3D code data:
## start

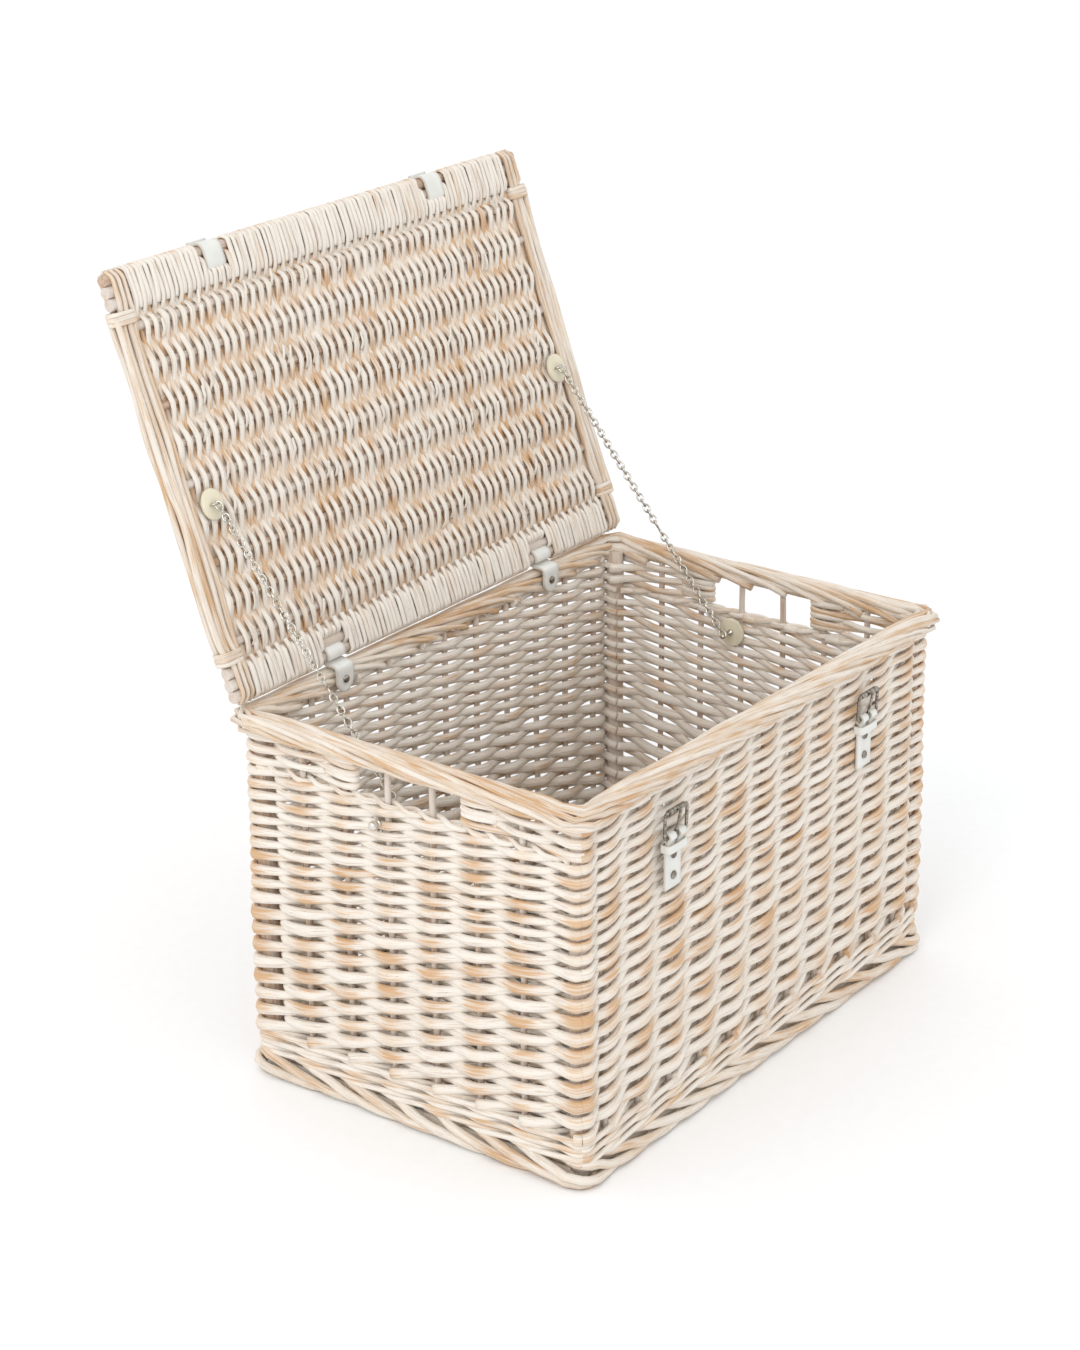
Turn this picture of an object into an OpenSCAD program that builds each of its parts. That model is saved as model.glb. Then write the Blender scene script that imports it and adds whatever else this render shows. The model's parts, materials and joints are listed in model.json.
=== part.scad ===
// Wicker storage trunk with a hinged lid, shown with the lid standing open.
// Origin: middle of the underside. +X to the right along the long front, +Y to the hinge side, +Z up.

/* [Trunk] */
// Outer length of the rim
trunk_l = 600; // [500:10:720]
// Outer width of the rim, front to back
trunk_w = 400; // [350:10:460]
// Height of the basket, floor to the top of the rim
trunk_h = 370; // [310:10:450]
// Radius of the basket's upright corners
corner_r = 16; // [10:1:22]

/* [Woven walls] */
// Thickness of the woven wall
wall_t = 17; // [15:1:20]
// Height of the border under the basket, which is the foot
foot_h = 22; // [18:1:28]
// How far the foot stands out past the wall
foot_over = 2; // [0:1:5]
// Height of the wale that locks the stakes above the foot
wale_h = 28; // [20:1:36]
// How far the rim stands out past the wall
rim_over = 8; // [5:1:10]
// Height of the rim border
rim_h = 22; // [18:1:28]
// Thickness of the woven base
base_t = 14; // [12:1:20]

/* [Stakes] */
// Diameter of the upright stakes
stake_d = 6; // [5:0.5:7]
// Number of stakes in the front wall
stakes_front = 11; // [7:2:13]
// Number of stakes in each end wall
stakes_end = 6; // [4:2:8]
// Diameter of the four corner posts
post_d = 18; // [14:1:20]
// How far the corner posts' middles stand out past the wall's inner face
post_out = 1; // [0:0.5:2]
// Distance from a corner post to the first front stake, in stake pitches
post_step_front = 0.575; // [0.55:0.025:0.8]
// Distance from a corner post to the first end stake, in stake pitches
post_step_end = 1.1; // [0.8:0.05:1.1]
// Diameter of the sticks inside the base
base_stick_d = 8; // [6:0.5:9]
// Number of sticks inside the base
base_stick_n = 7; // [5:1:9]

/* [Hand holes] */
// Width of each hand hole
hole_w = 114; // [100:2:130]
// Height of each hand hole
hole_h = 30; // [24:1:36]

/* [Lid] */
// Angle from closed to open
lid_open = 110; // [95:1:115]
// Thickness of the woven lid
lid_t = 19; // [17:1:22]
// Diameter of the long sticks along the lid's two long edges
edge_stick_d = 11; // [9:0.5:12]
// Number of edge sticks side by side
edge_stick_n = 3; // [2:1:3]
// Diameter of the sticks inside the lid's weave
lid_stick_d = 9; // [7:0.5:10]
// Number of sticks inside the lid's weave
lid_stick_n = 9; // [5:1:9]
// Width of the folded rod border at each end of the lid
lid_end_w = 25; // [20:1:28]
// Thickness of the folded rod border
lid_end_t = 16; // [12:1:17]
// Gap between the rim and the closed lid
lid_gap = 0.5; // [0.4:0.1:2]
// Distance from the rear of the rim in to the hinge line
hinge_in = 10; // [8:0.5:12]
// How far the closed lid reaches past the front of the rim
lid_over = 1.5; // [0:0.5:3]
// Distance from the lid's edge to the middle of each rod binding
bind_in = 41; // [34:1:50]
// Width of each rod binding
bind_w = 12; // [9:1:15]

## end
## start

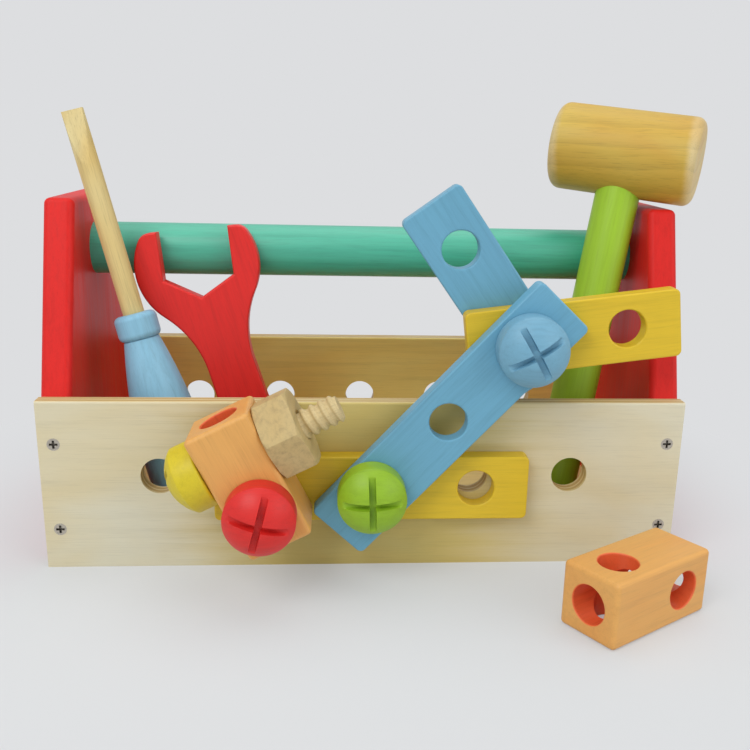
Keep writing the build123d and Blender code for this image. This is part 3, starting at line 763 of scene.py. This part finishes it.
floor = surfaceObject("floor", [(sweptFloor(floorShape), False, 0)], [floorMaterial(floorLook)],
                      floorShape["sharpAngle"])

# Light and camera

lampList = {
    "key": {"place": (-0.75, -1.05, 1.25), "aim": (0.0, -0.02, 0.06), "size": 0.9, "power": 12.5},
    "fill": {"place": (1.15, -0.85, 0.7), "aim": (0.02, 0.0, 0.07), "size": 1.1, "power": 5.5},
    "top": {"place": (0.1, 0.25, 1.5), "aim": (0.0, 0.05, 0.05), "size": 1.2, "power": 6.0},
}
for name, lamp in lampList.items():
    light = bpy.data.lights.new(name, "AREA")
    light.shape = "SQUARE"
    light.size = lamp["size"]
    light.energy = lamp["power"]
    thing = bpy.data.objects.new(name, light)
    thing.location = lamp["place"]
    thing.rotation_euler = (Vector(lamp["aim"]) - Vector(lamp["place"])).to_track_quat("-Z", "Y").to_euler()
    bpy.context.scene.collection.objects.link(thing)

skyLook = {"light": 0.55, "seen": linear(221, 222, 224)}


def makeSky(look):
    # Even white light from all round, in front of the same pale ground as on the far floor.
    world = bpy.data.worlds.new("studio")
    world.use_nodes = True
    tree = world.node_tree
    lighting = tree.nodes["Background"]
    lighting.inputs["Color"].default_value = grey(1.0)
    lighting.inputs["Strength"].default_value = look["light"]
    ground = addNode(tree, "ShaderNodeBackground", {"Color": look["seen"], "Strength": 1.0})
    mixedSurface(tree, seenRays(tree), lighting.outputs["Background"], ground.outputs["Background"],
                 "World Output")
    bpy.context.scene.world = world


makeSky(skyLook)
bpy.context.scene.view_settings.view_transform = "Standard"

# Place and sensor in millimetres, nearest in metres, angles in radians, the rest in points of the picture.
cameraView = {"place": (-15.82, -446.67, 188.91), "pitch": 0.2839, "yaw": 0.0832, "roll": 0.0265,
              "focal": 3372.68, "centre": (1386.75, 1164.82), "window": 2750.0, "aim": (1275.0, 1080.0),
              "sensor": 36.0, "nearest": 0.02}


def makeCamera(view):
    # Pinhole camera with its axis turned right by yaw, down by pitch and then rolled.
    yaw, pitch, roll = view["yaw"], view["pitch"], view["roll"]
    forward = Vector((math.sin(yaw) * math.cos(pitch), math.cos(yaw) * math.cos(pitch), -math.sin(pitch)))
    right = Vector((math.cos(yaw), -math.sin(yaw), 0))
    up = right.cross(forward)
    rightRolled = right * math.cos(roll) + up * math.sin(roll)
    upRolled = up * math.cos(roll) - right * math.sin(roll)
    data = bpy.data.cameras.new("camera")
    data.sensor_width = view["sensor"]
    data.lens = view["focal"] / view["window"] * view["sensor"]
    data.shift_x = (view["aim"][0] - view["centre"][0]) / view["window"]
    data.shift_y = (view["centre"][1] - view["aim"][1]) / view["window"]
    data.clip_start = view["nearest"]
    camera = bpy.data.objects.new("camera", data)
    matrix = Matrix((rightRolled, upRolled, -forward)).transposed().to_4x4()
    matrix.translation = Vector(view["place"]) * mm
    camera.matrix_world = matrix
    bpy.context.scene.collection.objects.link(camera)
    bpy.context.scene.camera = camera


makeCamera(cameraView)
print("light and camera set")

## end

● Goal:
Retype exactly, and only, the lines from the one containing "Keep writing the" through the one containing "# Light and camera", both included.

● Result of this task:
Keep writing the build123d and Blender code for this image. This is part 3, starting at line 763 of scene.py. This part finishes it.
floor = surfaceObject("floor", [(sweptFloor(floorShape), False, 0)], [floorMaterial(floorLook)],
                      floorShape["sharpAngle"])

# Light and camera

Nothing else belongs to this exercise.